QUESTION: To what extent could Syria's behavior in Lebanon influence America's efforts to revive the Syrian-Israeli track? Can Syria expect to re-engage in peace negotiations without altering its posture vis-à-vis Iran, and or Hezbollah in Lebanon?
SECRETARY CLINTON: The Obama administration is deeply committed to achieving comprehensive regional peace in the Middle East, including peace between Israel and Syria and Israel and Lebanon and the full normalization of relations between Israel and its neighbors. That is also the vision of the Arab Peace Initiative, which was announced in Beirut. The United States firmly believes that the various tracks are mutually reinforcing. Syria itself has said that it wants to have its territorial expectations met through a peace deal with Israel. So we are going to keep working to get there.
More broadly, we welcome Lebanon and Syria having a positive, normal bilateral relationship. When Syria and Lebanon have had bad relations, there have been negative consequences not just for Lebanon but for the wider region. But a positive and constructive bilateral relationship is built on mutual interests and mutual respect, on international norms, and must be based on the idea you don't interfere in the sovereignty of the other country.
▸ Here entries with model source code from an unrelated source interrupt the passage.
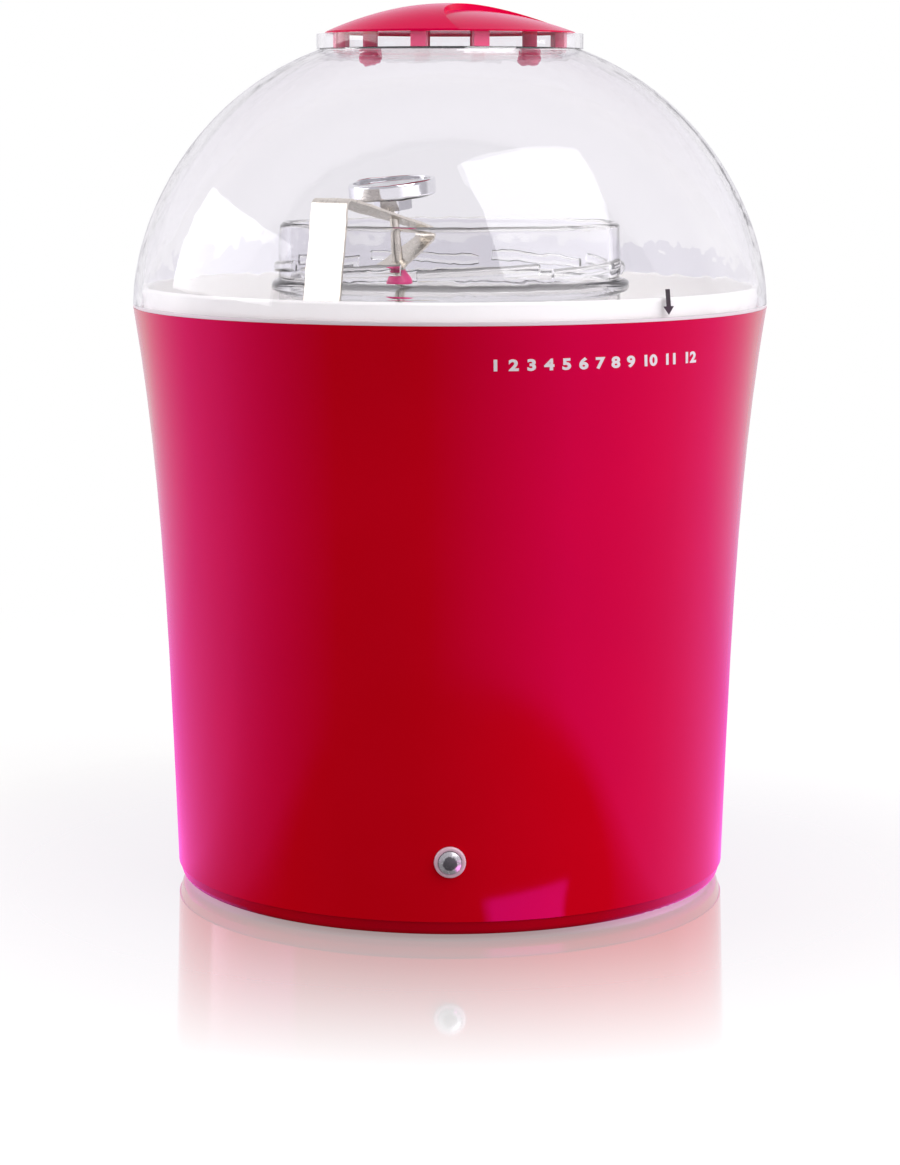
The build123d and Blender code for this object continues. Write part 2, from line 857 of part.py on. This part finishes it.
nodes = {
    "outer_shell": make_outer_shell,
    "base_cover": make_base_cover,
    "rubber_feet": make_feet,
    "base_screws": make_base_screws,
    "well_liner": make_liner,
    "heater_plate": make_heater_plate,
    "heating_element": make_heating_element,
    "insulation_pad": make_insulation_pad,
    "heater_retainer": make_heater_retainer,
    "retainer_screws": make_retainer_screws,
    "thermostat": make_thermostat,
    "thermal_fuse": make_thermal_fuse,
    "cord_grommet": make_cord_grommet,
    "terminal_block": make_terminal_block,
    "terminal_screws": make_terminal_screws,
    "internal_wires": make_wires,
    "button_bezel": make_button_bezel,
    "button_cap": make_button_cap,
    "button_reflector": make_button_reflector,
    "switch_plunger": make_switch_plunger,
    "switch_housing": make_switch_housing,
    "switch_spring": make_switch_spring,
    "indicator_led": make_indicator_led,
    "switch_board": make_switch_board,
    "board_bracket": make_board_bracket,
    "board_screws": make_board_screws,
    "glass_jar": make_glass_jar,
    "thermometer_clip": make_thermometer_clip,
    "thermometer_hub": make_thermometer_hub,
    "thermometer_stem": make_thermometer_stem,
    "bimetal_coil": make_bimetal_coil,
    "thermometer_case": make_thermometer_case,
    "dial_face": make_dial_face,
    "dial_lens": make_dial_lens,
    "pointer": make_pointer,
    "pointer_shaft": make_pointer_shaft,
    "stem_stop": make_stem_stop,
    "glide_ring": make_glide_ring,
    "dome_lid": make_dome_lid,
    "lid_knob": make_lid_knob,
}

os.makedirs("parts", exist_ok=True)
for name, make in nodes.items():
    shape = make()
    solids = [solid for piece in (shape if isinstance(shape, list) else [shape]) for solid in piece.solids()]
    export_step(Compound(solids) if len(solids) > 1 else solids[0], f"parts/{name}.step")
    print(name, len(solids), round(sum(solid.volume for solid in solids), 1))
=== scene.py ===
import json
from math import cos, radians, sin

import bmesh
import bpy
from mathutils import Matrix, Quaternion, Vector
from mathutils.bvhtree import BVHTree


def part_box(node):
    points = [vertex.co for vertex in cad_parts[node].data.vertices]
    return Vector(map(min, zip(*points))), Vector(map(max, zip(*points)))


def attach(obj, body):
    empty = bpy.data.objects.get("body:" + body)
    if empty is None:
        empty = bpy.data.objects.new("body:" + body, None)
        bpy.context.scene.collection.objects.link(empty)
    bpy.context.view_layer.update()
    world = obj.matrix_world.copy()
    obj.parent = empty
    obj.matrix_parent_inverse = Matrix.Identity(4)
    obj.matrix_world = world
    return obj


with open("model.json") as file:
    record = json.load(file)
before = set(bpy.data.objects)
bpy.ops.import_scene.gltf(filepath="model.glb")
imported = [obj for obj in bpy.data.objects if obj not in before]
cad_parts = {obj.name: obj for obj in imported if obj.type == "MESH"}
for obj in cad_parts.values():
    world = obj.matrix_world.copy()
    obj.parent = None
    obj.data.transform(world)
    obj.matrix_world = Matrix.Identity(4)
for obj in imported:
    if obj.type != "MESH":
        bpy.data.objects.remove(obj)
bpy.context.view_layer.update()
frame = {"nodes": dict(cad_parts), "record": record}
nodes = frame["nodes"]
scene = bpy.context.scene
MM = 0.001


# ---- camera ----
CAMERA_DISTANCE = 1.034  # metres before the axis
CAMERA_HEIGHT = 0.2614
CAMERA_PITCH = 8.82  # degrees below level
CAMERA_LENS = 93.89  # mm
SENSOR_WIDTH = 36  # mm
CLIP_START, CLIP_END = 0.05, 30


def make_camera():
    data = bpy.data.cameras.new("view_camera")
    data.sensor_width = SENSOR_WIDTH
    data.lens = CAMERA_LENS
    data.clip_start = CLIP_START
    data.clip_end = CLIP_END
    camera = bpy.data.objects.new("view_camera", data)
    camera.location = (0, -CAMERA_DISTANCE, CAMERA_HEIGHT)
    camera.rotation_euler = (radians(90 - CAMERA_PITCH), 0, 0)
    scene.collection.objects.link(camera)
    scene.camera = camera


make_camera()


# ---- node tree helpers ----
NOISE_LOW, NOISE_HIGH = 0.3, 0.7  # where nearly all of a noise texture's values lie
BLEND_FACTOR, BLEND_A, BLEND_B, BLEND_RESULT = 0, 6, 7, 2  # the colour sockets of a Mix node


class Tree:
    """A node tree with short calls that add a node and link it. A value may be a socket."""

    def __init__(self, tree):
        self.tree = tree
        tree.nodes.clear()

    def fill(self, socket, value):
        if isinstance(value, bpy.types.NodeSocket):
            self.tree.links.new(value, socket)
        else:
            socket.default_value = value

    def add(self, kind, **values):
        """A new node: inputs= gives its sockets by name or number, the rest are its settings."""
        node = self.tree.nodes.new(kind)
        inputs = values.pop("inputs", {})
        for key, value in values.items():
            setattr(node, key, value)
        for key, value in inputs.items():
            self.fill(node.inputs[key], value)
        return node

    def coords(self, kind="Object"):
        return self.add("ShaderNodeTexCoord").outputs[kind]

    def axes(self, vector):
        return self.add("ShaderNodeSeparateXYZ", inputs={0: vector}).outputs

    def length(self, vector):
        node = self.add("ShaderNodeVectorMath", operation="LENGTH", inputs={0: vector})
        return node.outputs["Value"]

    def minus(self, vector, other):
        node = self.add("ShaderNodeVectorMath", operation="SUBTRACT", inputs={0: vector, 1: other})
        return node.outputs[0]

    def scaled(self, vector, scale):
        return self.add("ShaderNodeMapping", inputs={"Vector": vector, "Scale": scale}).outputs[0]

    def noise(self, vector, scale, detail=2.0, roughness=0.5):
        inputs = {"Vector": vector, "Scale": scale, "Detail": detail, "Roughness": roughness}
        return self.add("ShaderNodeTexNoise", inputs=inputs).outputs["Fac"]

    def remap(self, value, low, high, to_low, to_high):
        """A value from low..high taken to to_low..to_high, and held there beyond them."""
        inputs = {
            "Value": value, "From Min": low, "From Max": high, "To Min": to_low, "To Max": to_high
        }
        return self.add("ShaderNodeMapRange", inputs=inputs).outputs[0]

    def spread(self, noise, low, high):
        """A noise's values stretched over low..high."""
        return self.remap(noise, NOISE_LOW, NOISE_HIGH, low, high)

    def maths(self, operation, a, b=0.0):
        return self.add("ShaderNodeMath", operation=operation, inputs={0: a, 1: b}).outputs[0]

    def blend(self, factor, a, b):
        """Colour a where factor is 0, b where it is 1."""
        node = self.add("ShaderNodeMix", data_type="RGBA")
        self.fill(node.inputs[BLEND_FACTOR], factor)
        for index, colour in ((BLEND_A, a), (BLEND_B, b)):
            plain = not isinstance(colour, bpy.types.NodeSocket)
            self.fill(node.inputs[index], rgb(*colour) if plain else colour)
        return node.outputs[BLEND_RESULT]

    def bump(self, height, distance, strength=1.0):
        inputs = {"Height": height, "Distance": distance, "Strength": strength}
        return self.add("ShaderNodeBump", inputs=inputs).outputs[0]

    def principled(self, **inputs):
        """A Principled shader's output: base_color=..., ior=... name its sockets."""
        named = {}
        for key, value in inputs.items():
            named[key.replace("_", " ").title().replace("Ior", "IOR")] = value
        return self.add("ShaderNodeBsdfPrincipled", inputs=named).outputs[0]

    def glow(self, colour, strength):
        inputs = {"Color": colour, "Strength": strength}
        return self.add("ShaderNodeEmission", inputs=inputs).outputs[0]

    def mixed(self, factor, a, b):
        """Shader a where factor is 0, b where it is 1."""
        return self.add("ShaderNodeMixShader", inputs={0: factor, 1: a, 2: b}).outputs[0]

    def output(self, shader):
        return self.add("ShaderNodeOutputMaterial", inputs={"Surface": shader})


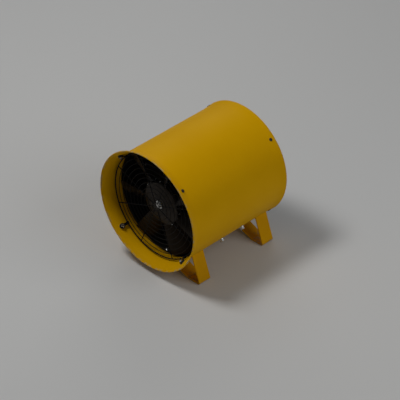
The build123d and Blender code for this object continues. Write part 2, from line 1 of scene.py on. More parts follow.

QUESTION: What can you tell us about persistent media reports regarding continued Syrian provisions of missiles, including scuds to Hezbollah, and joint training on these missiles in Syria?
SECRETARY CLINTON: Reports of the transfer of increasingly sophisticated weapons from Syria to Hezbollah is of serious concern to the United States and to the international community. It threatens regional security. It threatens Lebanon’s security. It destabilizes the region in a way that serves no one’s interests. Let’s not forget that Hezbollah, in 2008, did just what it swore it would never do: turn its weapons against the Lebanese people—the very people it swore to defend—and that’s something that should never be encouraged, enabled, or repeated.
We have been warning everyone, including Syria, about the dangers of miscalculation and the dangers associated with the transfer of sophisticated technologies and weaponry.